Do que foi apresentado pelo PSDB, notamos que o partido tenta se viabilizar eleitoralmente, mas não tem mais qualquer projeto de país, mesmo que em linhas gerais - quando muito segue a cartilha neoliberal dos anos 1990 que fracassou em toda a América Latina. 

Desde que Alckmin, em 2006, ao se ver obrigado a apresentar propostas concretas e perder votos do primeiro para o segundo turno com isso, o partido teve que assumir que seu projeto neoliberal não tinha chances de vencer as eleições - e o PT havia achado um flanco por onde vencer sempre -; ao mesmo tempo, seu caráter classista impediu que o partido revisse suas propostas econômicas, mesmo que em detalhes. Se falar de economia era derrota certa, Serra achou a solução em 2010: sua plataforma foi baseada em antipetismo e pautas morais reacionárias. Com isso começou a dinamitar qualquer veleidade do PSDB seguir como um partido sério e, pior, começou a esgarçar a própria democracia liberal do país (análises da Alemanha sob Merkel tem me interessado por permitir ver paralelos com o governo Lula e a forma como o status quo reagiu em cada país), esgarçamento concretizado por Aécio Neves, em 2014 (o que veio depois foi só consequência de uma democracia desacreditada, praticamente de fachada, pois não era respeitada pela oposição nem no básico de reconhecer o resultado eleitoral). 

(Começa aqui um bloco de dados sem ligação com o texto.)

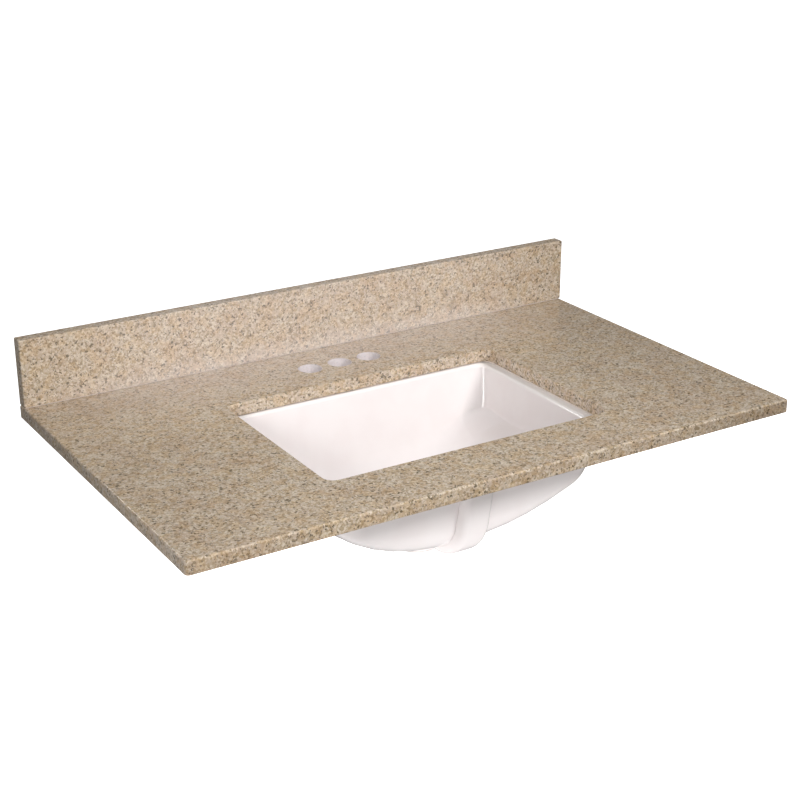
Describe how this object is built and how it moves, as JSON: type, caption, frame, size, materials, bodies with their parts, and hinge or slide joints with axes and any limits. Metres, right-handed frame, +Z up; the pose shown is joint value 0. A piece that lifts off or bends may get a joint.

O partido até largou das pautas morais, mas não consegue ir além do antipetismo e do neoliberalismo - todas essas três pautas apropriadas por Bolsonaro, a última de maneira velada no seu discurso ao grande público. Agora, com Doria Jr. e Leite, mostra que deve tentar se reinventar nas pautas morais, porém sem mexer no essencial da economia política e da exclusão social. Pior, mostra que vai seguir com o processo de fuga da discussão política, com o trato do adversário como inimigo - hesitei em chamar de "satanização do inimigo", mais afim aos tempos necroteopolíticos atuais -, e uso de um bode expiatório que só convence os convertidos - mas prepara terreno para a aceitação de um futuro golpe que termine de enterrar nossa moribunda democracia.